Every line in the data below from the one containing "top_shell();" down to the one containing "imported = [obj", both included, must be retyped exactly; no other line is to appear.
** Start of RECORDED DATA **
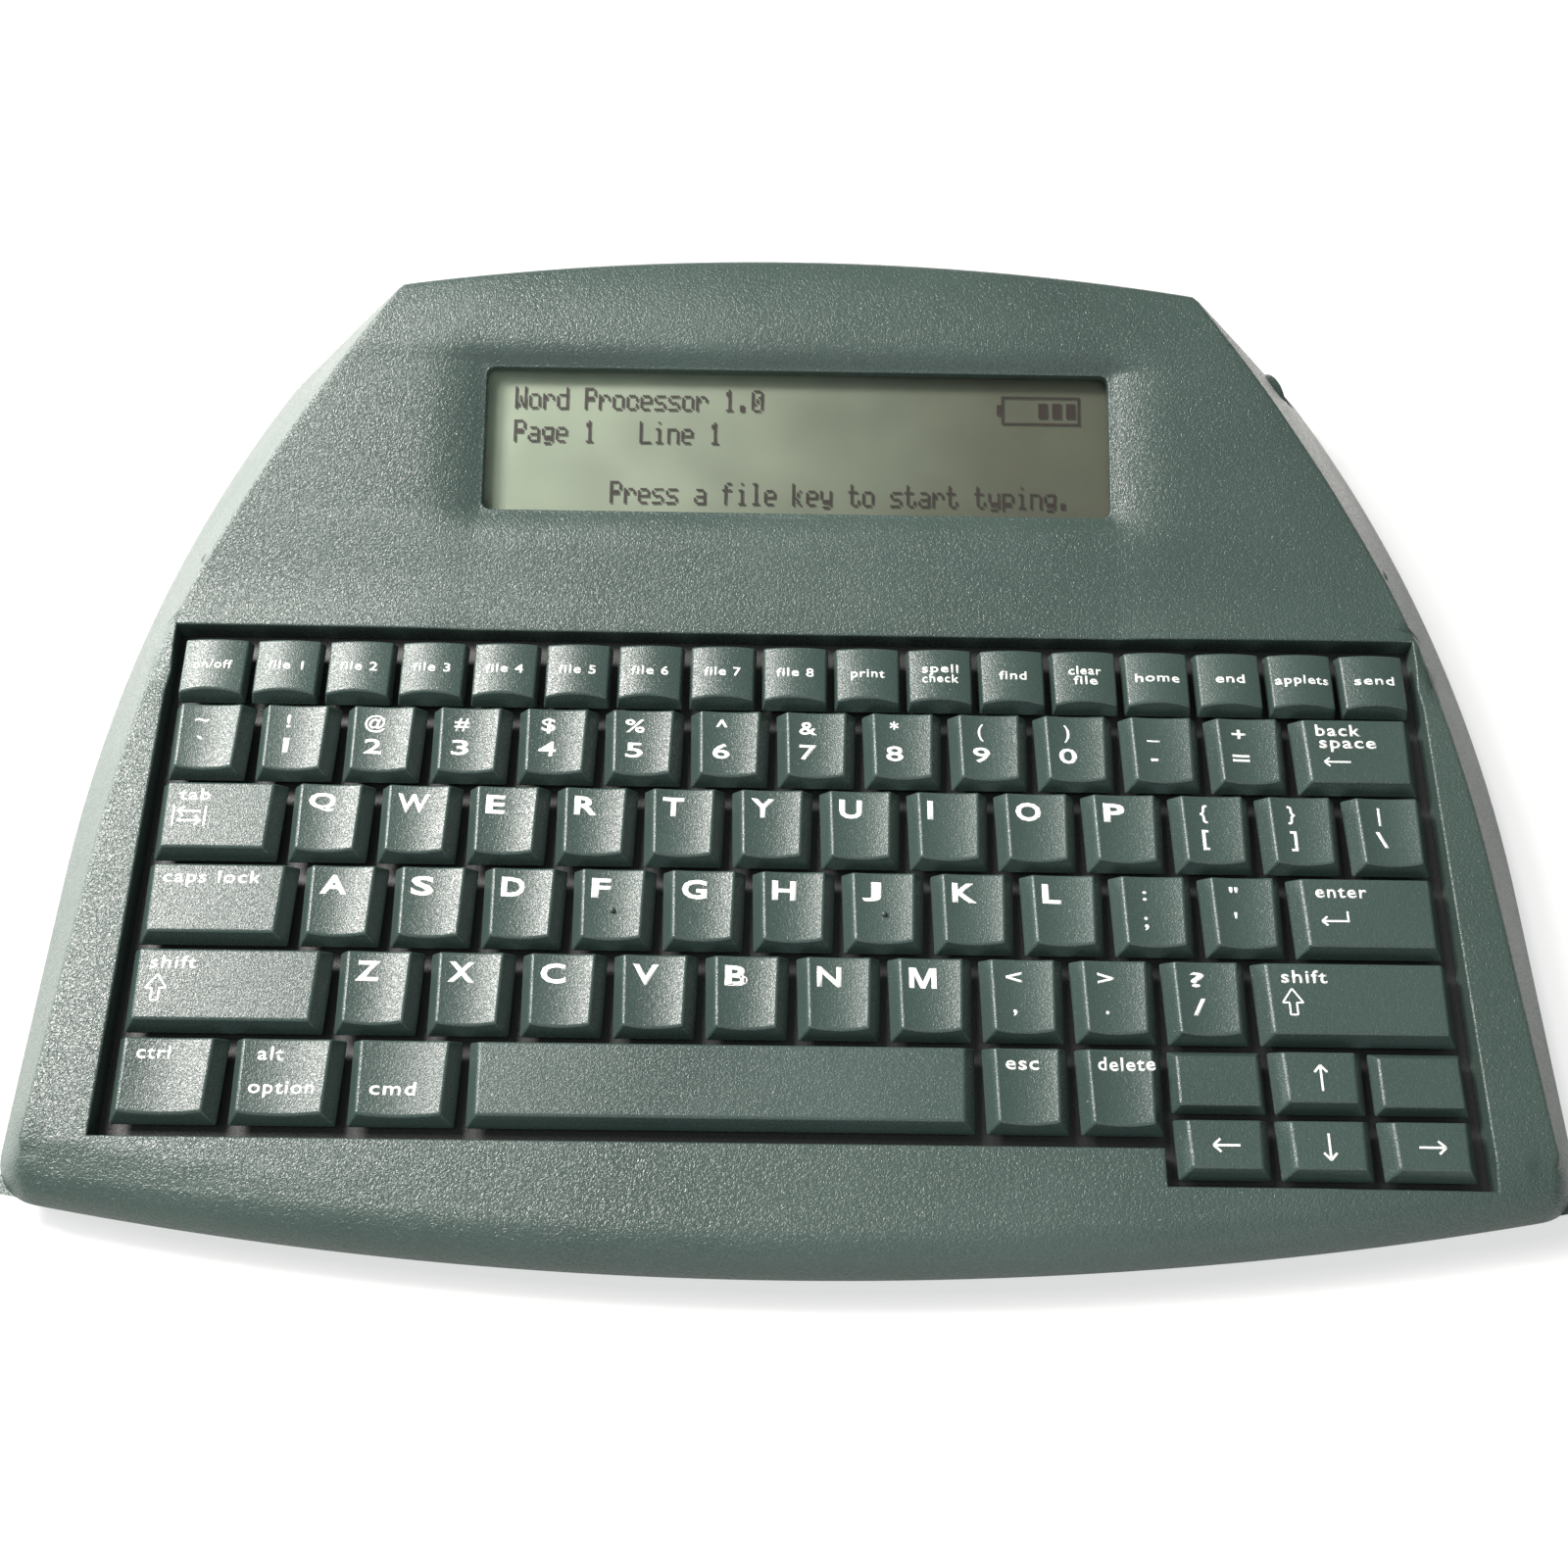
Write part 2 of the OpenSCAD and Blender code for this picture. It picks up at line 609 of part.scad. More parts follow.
// Processor, two memories, crystal and the two ribbon connectors, on the board's face
module board_chips() {
    chips = [[30, 1, 20, 20, 2.4], [-24, 8.5, 18, 10, 1.4], [4, 8.5, 18, 10, 1.4],
        [56, 6.5, 11, 4.6, 3.6]];
    color(black_c) in_row() {
        for (c = chips) translate([c[0], board_y0 + c[1], board_face]) cube([c[2], c[3], c[4]]);
        for (c = [key_conn, lcd_conn]) translate([c[0] - 2, board_y0 + c[2], board_face])
            cube([c[1] + 4, c[3], c[4]]);
    }
}

module usb_socket() {
    w = usb_size[0];
    h = usb_size[2];
    color(steel_c) in_row() translate([usb_x, usb_mouth, board_face]) difference() {
        block(-w / 2, w / 2, -usb_size[1], 0, 0, h);
        difference() {
            translate([0, 0.5, 0]) rotate([90, 0, 0]) linear_extrude(height = 9.5)
                polygon([[-4.2, 1.5], [4.2, 1.5], [4.2, 7.6], [2.6, 9.3], [-2.6, 9.3],
                    [-4.2, 7.6]]);
            block(-2.8, 2.8, -9, -0.8, 3.8, 7);
        }
    }
}

// Round eight-pin socket: neck, ring groove and pin holes
module serial_socket() {
    neck_d = 12.4;
    color(black_c) in_row() {
        difference() {
            union() {
                block(din_x - din_size[0] / 2, din_x + din_size[0] / 2, din_face - din_size[1],
                    din_face, board_face, board_face + din_size[2]);
                translate([din_x, din_face - 1, din_z]) rotate([-90, 0, 0])
                    cylinder(h = din_mouth - din_face + 1, d = neck_d);
            }
            translate([din_x, din_mouth - 6, din_z]) rotate([-90, 0, 0]) difference() {
                cylinder(h = 7, d = 9.6);
                cylinder(h = 5.5, d = 7);
            }
            for (i = [0:7]) rotate_about_din(i * 45) translate([2.3, 0, -4])
                cylinder(h = 8, d = 1, $fn = 24);
        }
    }
}
module rotate_about_din(a) {
    translate([din_x, din_mouth, din_z]) rotate([-90, 0, 0]) rotate([0, 0, a]) children();
}

module dc_jack() {
    color(black_c) at_jack() translate([0, 0, -jack_collar - 0.05]) {
        difference() {
            translate([0, 0, -jack_len]) cylinder(h = jack_len, d = jack_d);
            translate([0, 0, -9]) cylinder(h = 10, d = 6.3);
        }
        translate([0, 0, -9.5]) cylinder(h = 8.5, d = 2);
    }
}

// Sprung leaf plates at both ends of the bay, one leaf for each cell
module battery_contacts() {
    zc = floor_z + cell_d / 2;
    color(steel_c) in_row() for (s = [0, 1]) mirror([s, 0, 0]) {
        block(bay_half - 0.5, bay_half, bay_y0 + 1, bay_y1 - 1, zc - 5, zc + 5);
        for (i = [0:2]) translate([0, cell_y(i) + 3, zc]) rotate([90, 0, 0])
            linear_extrude(height = 6) polygon([[bay_half - 0.4, 4], [cell_end, 0.3],
                [cell_end, -0.3], [bay_half - 0.4, -4], [bay_half - 0.4, -3.4],
                [cell_end + 0.5, 0], [bay_half - 0.4, 3.4]]);
    }
}

module batteries() {
    color("#3b3f45") in_row() for (i = [0:2]) translate([0, cell_y(i), floor_z + cell_d / 2])
        rotate([0, i == 1 ? -90 : 90, 0]) translate([0, 0, -cell_len / 2]) {
            cylinder(h = cell_len - 1.2, d = cell_d);
            cylinder(h = cell_len, d = 5.3);
        }
}

module backup_cell() {
    color(steel_c) in_row() translate([78, board_y0 + 12, board_face]) {
        cylinder(h = 3.2, d = 20);
        cylinder(h = 4, d = 14);
    }
}

module rubber_feet() {
    color(black_c) in_row() for (p = feet_at) translate([p[0], p[1], 0]) {
        cylinder(h = 1, d1 = foot_d - 1.5, d2 = foot_d);
        translate([0, 0, 1]) cylinder(h = base_z + foot_sink - 1, d = foot_d);
    }
}

module case_screws() {
    color(steel_c) in_row() for (p = boss_at) translate([p[0], p[1], 0]) difference() {
        union() {
            translate([0, 0, head_z - head_h]) cylinder(h = head_h, d = head_d);
            translate([0, 0, head_z - 0.1]) cylinder(h = screw_top - head_z, d = screw_d);
        }
        for (a = [0, 90]) rotate([0, 0, a]) mid_block(3, 0.7, head_z - head_h - 1,
            head_z - head_h + 1);
    }
}

// Two thin bent ribbons: keyboard circuit to board, display board to board
module flat_cables() {
    a = deck_slope;
    ky = well[3] * cos(a) - circuit_top * sin(a) + 0.1;
    kz = key_z + well[3] * sin(a) + circuit_top * cos(a) - 0.4;
    k_conn = [board_y0 + key_conn[2] + key_conn[3] / 2, board_face + key_conn[4] + 0.45];
    l_back = -(window_h + 8) / 2;
    l_z = -window_depth - lens_rim - frame_t - lcd_board_t - 0.4;
    ly = view_y + l_back * cos(hood_slope) - l_z * sin(hood_slope) + 1.5;
    lz = hood_at(view_y) + l_back * sin(hood_slope) + l_z * cos(hood_slope) + 0.45;
    l_conn = [board_y0 + lcd_conn[2] + lcd_conn[3] / 2, board_face + lcd_conn[4] + 0.45];
    color("#c9b48a") in_row() {
        ribbon(key_conn[0], key_conn[1], [[ky, kz], [ky + 3, kz], k_conn]);
        ribbon(lcd_conn[0], lcd_conn[1], [[ly + 1.5, lz + 0.53], [ly, lz], l_conn]);
    }
}
module ribbon(x, w, path) {
    t = 0.35;
    translate([x, 0, 0]) rotate([90, 0, 90]) linear_extrude(height = w)
        polygon(concat([for (p = path) [p[0], p[1]]],
            [for (i = [len(path) - 1:-1:0]) [path[i][0] + t, path[i][1] - t]]));
}

// Sliding door: plate flush with the underside, two front tabs, ribbed thumb grip
module battery_door() {
    color(housing_c) in_row() difference() {
        union() {
            intersection() {
                low_form(0, base_z, part_z);
                block(-door_half, door_half, door_y0, back_y + 5, base_z - 1, door_top);
            }
            for (s = [-1, 1]) block(s * door_tab_x - door_tab[0] / 2,
                s * door_tab_x + door_tab[0] / 2, door_y0 - door_tab[1], door_y0 + 1,
                door_top - door_tab[2], door_top);
        }
        for (i = [0:5]) block(-14, 14, back_y - 14 - 2.4 * i, back_y - 12.8 - 2.4 * i,
            base_z - 1, base_z + 0.5);
    }
}

// Wire that keeps the space bar level: a bar in the frame's clips, two arms, two end pins
module spacebar_stabiliser() {
    color(steel_c) on_deck() translate([wire_mid, wire_y, wire_z]) {
        rod([-wire_half, 0, 0], [0, 90, 0], 2 * wire_half);
        for (s = [0, 1]) mirror([s, 0, 0]) {
            rod([wire_half, 0, 0], [90 - atan2(wire_rise, wire_arm), 0, 0], wire_len);
            rod([wire_half, -wire_arm, wire_rise], [0, 90, 0], 4.5);
            for (p = [[0, 0], [-wire_arm, wire_rise]]) translate([wire_half, p[0], p[1]])
                sphere(d = wire_d, $fn = 48);
        }
    }
}
module rod(at, turn, length) {
    translate(at) rotate(turn) cylinder(h = length, d = wire_d, $fn = 48);
}

// Key caps. A cell is [left, front, width, depth] in pitches; its cap stands at its middle
module at_key(k) { on_deck() translate(concat(key_mid(k), [0])) children(); }

// Cap body with sloped sides, steep back and front bevel; h is its height
module cap_form(w, d, h, inset, front, back, taper) {
    lean = atan2(inset, h);
    difference() {
        translate([-w / 2 - 1, 0, 0]) rotate([90, 0, 90]) linear_extrude(height = w + 2)
            polygon([[-d / 2, 0], [d / 2, 0], [d / 2 - back, h], [-d / 2 + front, h]]);
        for (s = [0, 1]) mirror([s, 0, 0]) translate([w / 2 - d * tan(taper) / 2, 0, 0])
            rotate([0, 0, -taper]) rotate([0, -lean, 0])
                translate([0, -d, -6]) cube([8, 2 * d, 20]);
    }
}
// Hollow under a cap and its plunger
module cap_inside(w, d, top, inset) {
    k = inset * top / key_h;
    intersection() {
        translate([0, d, 0]) rotate([90, 0, 0]) linear_extrude(height = 2 * d)
            polygon([[-w / 2 + cap_wall, -1], [w / 2 - cap_wall, -1],
                [w / 2 - cap_wall - k, top], [-w / 2 + cap_wall + k, top]]);
        translate([-w, 0, 0]) rotate([90, 0, 90]) linear_extrude(height = 2 * w)
            polygon([[-d / 2 + cap_wall, -1], [d / 2 - cap_wall, -1],
                [d / 2 - cap_wall - 0.5, top], [-d / 2 + cap_wall + 1.1, top]]);
    }
}
module plunger(top) {
    translate([0, 0, plunger_z]) cylinder(h = top - plunger_z + 0.2, d = plunger_d);
}
function cap_w(k) = k[2] * key_pitch - key_gap;
function cap_d(k) = k[3] * key_pitch - key_gap;

// Letter-size cap with a cylindrical finger dish
module dished_cap(k) {
    w = cap_w(k);
    r = (pow(w / 2 - side_inset, 2) + dish_depth * dish_depth) / (2 * dish_depth);
    at_key(k) {
        difference() {
            cap_form(w, cap_d(k), key_h, side_inset, 2.1, 0.9, plan_taper);
            translate([0, 20, key_h - dish_depth + r]) rotate([90, 0, 0])
                cylinder(h = 40, r = r, $fn = round_fn);
            cap_inside(w, cap_d(k), ceiling_z, side_inset);
        }
        plunger(ceiling_z);
    }
}
// Wide cap with a flat top
module flat_cap(k) {
    at_key(k) {
        difference() {
            cap_form(cap_w(k), cap_d(k), key_h - 0.3, side_inset, 2.1, 0.9, plan_taper);
            cap_inside(cap_w(k), cap_d(k), ceiling_z, side_inset);
        }
        plunger(ceiling_z);
    }
}
// Small cap of the function row, barrelled over its width
module barrel_cap(k) {
    r = 21;
    w = cap_w(k);
    at_key(k) {
        difference() {
            intersection() {
                cap_form(w, cap_d(k), key_h, 0.8, 2, 0.9, 0.5);
                translate([0, 20, key_h - r]) rotate([90, 0, 0])
                    cylinder(h = 40, r = r, $fn = round_fn);
            }
            cap_inside(w, cap_d(k), ceiling_z, 0.8);
        }
        plunger(ceiling_z);
    }
}

module blank_caps() {
    color(keycap_c) for (k = blanks_u) at_key(k) {
        difference() {
            cap_form(cap_w(k), cap_d(k), key_h - 1.4, 1.6, 1.6, 1.6, 0);
            cap_inside(cap_w(k), cap_d(k), ceiling_z - 0.8, 1.6);
        }
        plunger(ceiling_z - 0.8);
        translate([0, 0, chimney_top]) cylinder(h = ceiling_z - chimney_top - 0.6,
            d = chimney_d);
    }
}

module letter_key(c) {
    color(keycap_c) for (r = [0:2]) for (i = [0:len(LETTERS[r]) - 1]) if (LETTERS[r][i] == c) {
        k = [letter_start_u[r] + i, letter_row_u[r], 1, 1];
        dished_cap(k);
        if (c == "f" || c == "j") at_key(k)
            translate([0, -1, key_h - dish_depth]) sphere(d = 1.3, $fn = 32);
    }
}
module space_bar() {
    color(keycap_c) {
        flat_cap(space_bar_u);
        on_deck() for (s = [-1, 1]) translate([wire_mid + s * (wire_half + 2.2), 0, 0])
            difference() {
                block(-1.3, 1.3, wire_y - wire_arm - 2.6, wire_y - wire_arm + 2.4,
                    -0.2, ceiling_z + 0.3);
                block(-2, 2, wire_y - wire_arm - 1.6, wire_y - wire_arm + 1.4,
                    wire_z + wire_rise - 0.85, wire_z + wire_rise + 0.85);
            }
    }
}
module left_shift() { color(keycap_c) flat_cap(left_shift_u); }
module right_shift() { color(keycap_c) flat_cap(right_shift_u); }
module enter_key() { color(keycap_c) flat_cap(enter_u); }
module backspace_key() { color(keycap_c) flat_cap(backspace_u); }
module function_keys() { color(keycap_c) for (k = function_u) barrel_cap(k); }
module number_keys() { color(keycap_c) for (k = number_keys_u) dished_cap(k); }
module punctuation_keys() { color(keycap_c) for (k = punctuation_u) dished_cap(k); }
module modifier_keys() {
    color(keycap_c) {
        for (k = modifiers_u) flat_cap(k);
        for (k = escapes_u) dished_cap(k);
    }
}
module arrow_keys() { color(keycap_c) for (k = arrows_u) flat_cap(k); }

top_shell();
bottom_shell();
display_window();
lcd_panel();
lcd_frame();
lcd_board();
keyboard_frame();
dome_sheet();
membrane_circuit();
keyboard_backplate();
main_board();
board_chips();
usb_socket();
serial_socket();
dc_jack();
battery_contacts();
batteries();
backup_cell();
rubber_feet();
case_screws();
blank_caps();
flat_cables();
battery_door();
spacebar_stabiliser();
space_bar();
left_shift();
right_shift();
enter_key();
backspace_key();
function_keys();
number_keys();
punctuation_keys();
modifier_keys();
arrow_keys();
for (row = LETTERS) for (c = row)
    letter_key(c);
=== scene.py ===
"""Looks of a portable electronic word processor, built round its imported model."""
import json
import math

import bmesh
import bpy
import numpy as np
from mathutils import Euler, Matrix, Vector


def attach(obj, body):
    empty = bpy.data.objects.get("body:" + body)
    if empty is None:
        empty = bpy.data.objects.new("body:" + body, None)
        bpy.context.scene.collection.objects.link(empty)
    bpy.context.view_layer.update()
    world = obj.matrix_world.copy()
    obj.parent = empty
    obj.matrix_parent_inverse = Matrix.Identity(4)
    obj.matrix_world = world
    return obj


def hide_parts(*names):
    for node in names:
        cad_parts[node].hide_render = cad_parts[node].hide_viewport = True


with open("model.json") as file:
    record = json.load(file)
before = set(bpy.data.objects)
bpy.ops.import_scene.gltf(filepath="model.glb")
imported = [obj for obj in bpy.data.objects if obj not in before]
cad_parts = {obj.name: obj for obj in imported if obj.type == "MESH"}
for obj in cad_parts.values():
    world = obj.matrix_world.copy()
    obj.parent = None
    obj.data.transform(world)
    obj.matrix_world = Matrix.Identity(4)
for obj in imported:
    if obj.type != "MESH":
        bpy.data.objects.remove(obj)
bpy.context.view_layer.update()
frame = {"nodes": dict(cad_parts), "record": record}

# Table and studio
# A pale table top under a pale sky. Soft lamps at the left stand in for a tall window: one
# wide and low, three higher. Two weak ones fill from the ceiling and the front.
scene = bpy.context.scene
scene.view_settings.view_transform = "Standard"
table_half = 3.0
table_glow = 0.6
gloss_share = 0.12
sky_shown = 0.84
sky_light = 0.11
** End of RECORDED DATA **
- [WORKED ANSWER]:
top_shell();
bottom_shell();
display_window();
lcd_panel();
lcd_frame();
lcd_board();
keyboard_frame();
dome_sheet();
membrane_circuit();
keyboard_backplate();
main_board();
board_chips();
usb_socket();
serial_socket();
dc_jack();
battery_contacts();
batteries();
backup_cell();
rubber_feet();
case_screws();
blank_caps();
flat_cables();
battery_door();
spacebar_stabiliser();
space_bar();
left_shift();
right_shift();
enter_key();
backspace_key();
function_keys();
number_keys();
punctuation_keys();
modifier_keys();
arrow_keys();
for (row = LETTERS) for (c = row)
    letter_key(c);
=== scene.py ===
"""Looks of a portable electronic word processor, built round its imported model."""
import json
import math

import bmesh
import bpy
import numpy as np
from mathutils import Euler, Matrix, Vector


def attach(obj, body):
    empty = bpy.data.objects.get("body:" + body)
    if empty is None:
        empty = bpy.data.objects.new("body:" + body, None)
        bpy.context.scene.collection.objects.link(empty)
    bpy.context.view_layer.update()
    world = obj.matrix_world.copy()
    obj.parent = empty
    obj.matrix_parent_inverse = Matrix.Identity(4)
    obj.matrix_world = world
    return obj


def hide_parts(*names):
    for node in names:
        cad_parts[node].hide_render = cad_parts[node].hide_viewport = True


with open("model.json") as file:
    record = json.load(file)
before = set(bpy.data.objects)
bpy.ops.import_scene.gltf(filepath="model.glb")
imported = [obj for obj in bpy.data.objects if obj not in before]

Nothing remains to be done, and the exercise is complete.